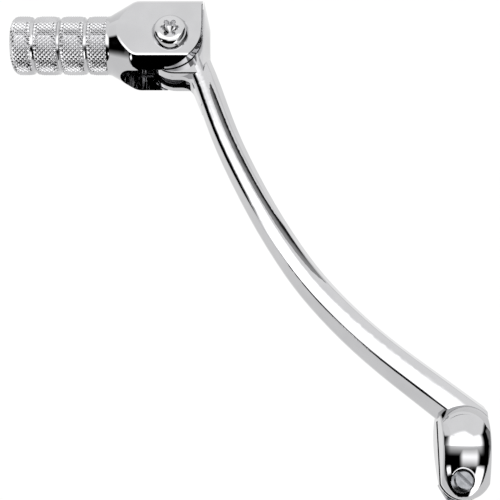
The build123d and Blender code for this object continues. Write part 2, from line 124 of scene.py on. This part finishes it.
# finishes: noise scales in features per metre
HAZE_SCALE = 90.0
WIPE_SCALE = 700.0
WIPE_STRETCH = (1, 6, 1)
WAVE_SCALE = 160.0
STAIN_SCALE = 420.0
TURNING_STRETCH = (0.04, 0.04, 1)
MOTTLE_SCALE = 900.0
NOISE_ROUGHNESS = 0.5
BUMP_STRENGTH = 1.0
MICRON = 0.000001
CHROME = (0.50, 0.50, 0.51)

# toe peg, in millimetres: the CAD faces beyond HEAD_FROM_X are the head, HEAD_RING deep at
# their rim, and everything with GRIP, BAND, KNURL or BORE in its name is the sleeve
PIVOT = (-78.5, 116.1)
PEG_AXIS_Y = 117.4
PEG_R = 8.65
GRIP_FROM_X = -97.52
GRIP_TO_X = -126.0
HEAD_FROM_X = -97.48
HEAD_RING = 0.08
GRIP_END_R = 2.4
CORE_R = 7.2
CORE_FROM_X = GRIP_FROM_X - 0.02
BORE_R = 7.28
BORE_END_X = -124.8
CORE_END_X = BORE_END_X + 0.3
WELD_DIGITS = 4
RING_GROOVES = (-119.1, -111.5, -103.6)
RING_GROOVE_R = 0.55
BAND_RELIEF = 0.22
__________
■ REQUIREMENTS:
Write out every line of the material again, exactly as it reads.

■ ANSWER TO THE PROBLEM:
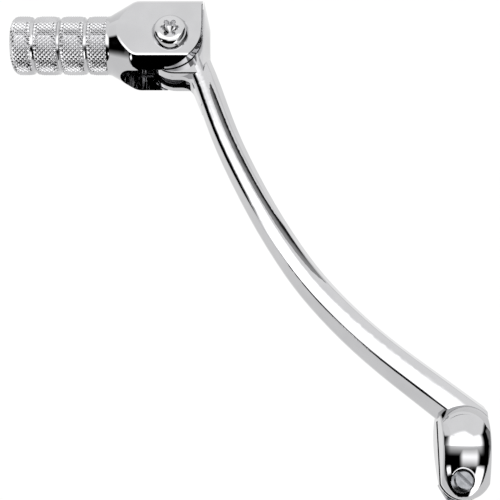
The build123d and Blender code for this object continues. Write part 2, from line 124 of scene.py on. This part finishes it.
# finishes: noise scales in features per metre
HAZE_SCALE = 90.0
WIPE_SCALE = 700.0
WIPE_STRETCH = (1, 6, 1)
WAVE_SCALE = 160.0
STAIN_SCALE = 420.0
TURNING_STRETCH = (0.04, 0.04, 1)
MOTTLE_SCALE = 900.0
NOISE_ROUGHNESS = 0.5
BUMP_STRENGTH = 1.0
MICRON = 0.000001
CHROME = (0.50, 0.50, 0.51)

# toe peg, in millimetres: the CAD faces beyond HEAD_FROM_X are the head, HEAD_RING deep at
# their rim, and everything with GRIP, BAND, KNURL or BORE in its name is the sleeve
PIVOT = (-78.5, 116.1)
PEG_AXIS_Y = 117.4
PEG_R = 8.65
GRIP_FROM_X = -97.52
GRIP_TO_X = -126.0
HEAD_FROM_X = -97.48
HEAD_RING = 0.08
GRIP_END_R = 2.4
CORE_R = 7.2
CORE_FROM_X = GRIP_FROM_X - 0.02
BORE_R = 7.28
BORE_END_X = -124.8
CORE_END_X = BORE_END_X + 0.3
WELD_DIGITS = 4
RING_GROOVES = (-119.1, -111.5, -103.6)
RING_GROOVE_R = 0.55
BAND_RELIEF = 0.22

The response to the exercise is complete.